■ SUPPLIED MATERIAL:
•••••

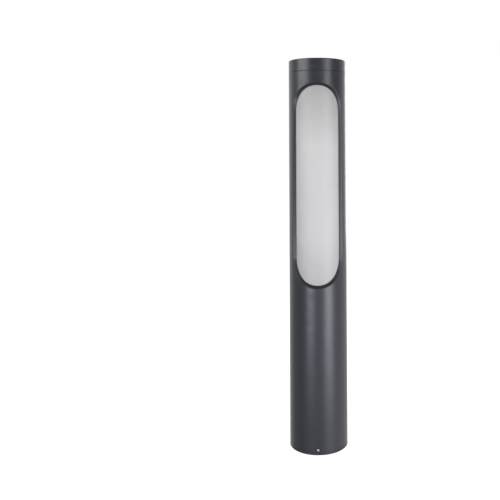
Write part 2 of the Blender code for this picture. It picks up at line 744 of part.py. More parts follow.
def make_heat_sink_bar():
    """Extruded bar with cooling grooves down both of its narrow sides."""
    grooves = 2
    depth = 0.004
    half_land = 0.0011
    pitch = (2 * BAR_HALF_Y - 2 * half_land) / grooves
    side = []
    for i in range(grooves):
        low = -BAR_HALF_Y + 2 * half_land + pitch * i
        high = low + pitch - 2 * half_land
        side += [(BAR_HALF_X, low), (BAR_HALF_X - depth, low), (BAR_HALF_X - depth, high), (BAR_HALF_X, high)]
    right = [(BAR_HALF_X, -BAR_HALF_Y), *side, (BAR_HALF_X, BAR_HALF_Y)]
    left = [(-x, -y) for x, y in right]
    bar = prism("heat_sink_bar", right + left, BAR_LOW, BAR_HIGH, ALUMINIUM)
    places = [(0, 0, z) for z in board_screw_heights()]
    cut(bar, drill("board_tap_drills", places, M3[0] + THREAD_GAP, 0.030, (0, 1, 0)))
    cut(bar, drill("bar_tap_drills", [(0, 0, BAR_SCREW_Z)], M3[0] + THREAD_GAP, 0.040, (1, 0, 0)))
    for side_x, word in ((-1, "left"), (1, "right")):
        place = (side_x * (BAR_HALF_X + BOSS_WALL + GAP), 0, BAR_SCREW_Z)
        screw(f"heat_sink_screw_{word}", M3, place, (side_x, 0, 0), BAR_SCREW_LENGTH)


def board_screw_heights():
    return (BOARD_LOW + 0.020, BOARD_HIGH - 0.007)


def make_led_board(word, side):
    """Board with a row of LEDs on its outer face, held by two screws. The side is -1 or 1, along Y."""
    inner = side * (BAR_HALF_Y + GAP)
    outer = inner + side * BOARD_THICK
    board = prism(
        f"led_board_{word}",
        rectangle(BOARD_HALF, min(inner, outer), max(inner, outer)),
        BOARD_LOW,
        BOARD_HIGH,
        BOARD_WHITE,
    )
    sunk = outer - side * BOARD_THICK / 2
    proud = outer + side * LED_THICK
    low, high = (BOARD_LOW + 0.033, BOARD_HIGH - 0.018)
    bm = bmesh.new()
    for i in range(LED_COUNT):
        z = low + (high - low) * i / (LED_COUNT - 1)
        outline = rectangle(LED_SIZE / 2, min(sunk, proud), max(sunk, proud))
        add_prism(bm, outline, z - LED_SIZE / 2, z + LED_SIZE / 2)
    unite(board, to_object(f"leds_{word}", bm))
    heights = board_screw_heights()
    places = [(0, outer, z) for z in heights]
    cut(board, drill(f"board_drills_{word}", places, M3[0] + THREAD_GAP, 0.010, (0, 1, 0)))
    for z, place_word in zip(heights, ("lower", "upper")):
        head = (0, outer + side * GAP, z)
        screw(f"led_board_{word}_screw_{place_word}", M3, head, (0, side, 0), BOARD_SCREW_LENGTH)


def make_tie_rods():
    """Long rods that hang from the cap behind the column's two uprights."""
    chamfer = 0.001
    profile = [
        (0, TIE_ROD_HIGH),
        (TIE_ROD_R, TIE_ROD_HIGH),
        (TIE_ROD_R, TIE_ROD_LOW + chamfer),
        (TIE_ROD_R - chamfer, TIE_ROD_LOW),
        (0, TIE_ROD_LOW),
    ]
    for side, word in ((-1, "left"), (1, "right")):
        at = Matrix.Translation((side * TIE_ROD_X, 0, 0))
        turned(f"tie_rod_{word}", profile, STAINLESS, SMALL_ROUND, at)


def make_engine_plug():
    """Plug under the bar that enters the bulkhead socket as the light engine goes down."""
    flange_low = SOCKET_HIGH + GAP
    flange_high = flange_low + ENGINE_PLUG_FLANGE_THICK
    profile = [
        (0, BAR_LOW - GAP),
        (ENGINE_PLUG_NECK_R, BAR_LOW - GAP),
        (ENGINE_PLUG_NECK_R, flange_high),
        (ENGINE_PLUG_FLANGE_R, flange_high),
        (ENGINE_PLUG_FLANGE_R, flange_low),
        (PLUG_R, flange_low),
        (PLUG_R, CUP_FLOOR_HIGH + THREAD_GAP),
        (0, CUP_FLOOR_HIGH + THREAD_GAP),
    ]
    turned("engine_plug", profile, BLACK_PLASTIC)
    board_face = BAR_HALF_Y + GAP + BOARD_THICK
    for side, word in ((-1, "front"), (1, "rear")):
        start = (0.005, side * (board_face + 0.0018), BOARD_LOW + 0.012)
        end = (0.005, side * 0.0098, flange_high + GAP + 0.0002)
        knots = [(start, (0, side * 0.0002, -0.004)), (end, (0, 0, -0.004))]
        cable(f"engine_lead_{word}", knots, 0.0013, CABLE_GREY)


# --- Set screws -----------------------------------------------------------------------------------


def make_set_screw(word, side):
    """Grub screw through the column's foot, with a hexagon socket. The side is -1 or 1, along Y."""
    chamfer, set_back, hexagon_depth = 0.0005, 0.0001, 0.0025
    profile = [
        (0, 0),
        (SET_SCREW_R - chamfer, 0),
        (SET_SCREW_R, -chamfer),
        (SET_SCREW_R, -SET_SCREW_LENGTH + chamfer),
        (SET_SCREW_R - chamfer, -SET_SCREW_LENGTH),
        (0, -SET_SCREW_LENGTH),
    ]
    place = (0, side * (OUTER_R - set_back), SET_SCREW_Z)
    outward = pointing((0, side, 0), place)
    body = turned(f"set_screw_{word}", profile, STAINLESS)
    socket = ring_points(SET_SCREW_HEX / 2 / math.cos(math.pi / 6), 6)
    hexagon = prism(f"set_screw_{word}_hexagon", socket, -hexagon_depth, hexagon_depth)
    for obj in (body, hexagon):
        obj.matrix_world = outward
    cut(body, hexagon)


def make_all():
    clear_scene()
    make_base_flange()
    make_gear_tray()
    make_tray_screws()
    make_led_driver()
    make_terminal_block()
    make_cable_clamp()
    make_earth_point()
    make_driver_leads()
    make_driver_plug()
    make_slip_ring()
    make_housing_tube()
    make_diffuser()
    make_bulkhead()
    make_retaining_ring()
    make_bulkhead_socket()
    make_tie_rod_nuts()
    make_top_cap()
    make_cap_gasket()
    make_heat_sink_bar()
    make_led_board("front", -1)
    make_led_board("rear", 1)
    make_tie_rods()
    make_engine_plug()
    make_set_screw("front", -1)
    make_set_screw("rear", 1)


make_all()
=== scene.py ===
"""The looks of the bollard light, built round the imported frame. Metres, +Z up, window towards -Y."""

import json
import math

import bmesh
import bpy
from mathutils import Matrix, Vector

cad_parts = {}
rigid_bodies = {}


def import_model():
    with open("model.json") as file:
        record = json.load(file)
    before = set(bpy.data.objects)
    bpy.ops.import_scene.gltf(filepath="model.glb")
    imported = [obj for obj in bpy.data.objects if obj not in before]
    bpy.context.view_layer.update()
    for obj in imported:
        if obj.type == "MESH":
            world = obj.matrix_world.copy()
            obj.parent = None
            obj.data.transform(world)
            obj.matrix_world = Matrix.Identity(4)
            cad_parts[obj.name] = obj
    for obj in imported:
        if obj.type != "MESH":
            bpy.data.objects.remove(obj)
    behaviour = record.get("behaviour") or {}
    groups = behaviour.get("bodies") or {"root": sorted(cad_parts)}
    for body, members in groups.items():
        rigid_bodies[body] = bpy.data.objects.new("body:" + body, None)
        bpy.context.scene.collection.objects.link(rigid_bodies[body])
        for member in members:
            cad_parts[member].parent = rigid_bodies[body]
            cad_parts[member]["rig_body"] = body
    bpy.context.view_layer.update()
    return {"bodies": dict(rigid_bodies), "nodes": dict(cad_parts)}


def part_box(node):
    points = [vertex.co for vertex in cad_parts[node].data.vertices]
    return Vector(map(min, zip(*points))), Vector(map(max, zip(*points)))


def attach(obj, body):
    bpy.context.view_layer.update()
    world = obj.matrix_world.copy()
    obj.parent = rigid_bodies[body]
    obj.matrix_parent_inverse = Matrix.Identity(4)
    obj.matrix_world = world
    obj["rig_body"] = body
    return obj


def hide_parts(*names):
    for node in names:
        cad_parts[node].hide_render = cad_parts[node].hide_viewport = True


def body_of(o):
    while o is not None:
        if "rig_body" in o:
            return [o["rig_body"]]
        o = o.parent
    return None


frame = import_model()

# Divisions round the column, between a window and the wall round it, and along a window's side
AROUND = 240
LOFT_LOOPS = 14
STRAIGHT_STEPS = 28

# Rounds and clearances
EDGE = 0.0005
FINE_EDGE = 0.00025
GAP = 0.0003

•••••

■ GOAL OF THE EXERCISE:
Give again only the lines from the one bearing "cad_parts[obj.name] = obj" through the one bearing "for body, members", exactly as they stand.

■ TASK RESULT:
            cad_parts[obj.name] = obj
    for obj in imported:
        if obj.type != "MESH":
            bpy.data.objects.remove(obj)
    behaviour = record.get("behaviour") or {}
    groups = behaviour.get("bodies") or {"root": sorted(cad_parts)}
    for body, members in groups.items():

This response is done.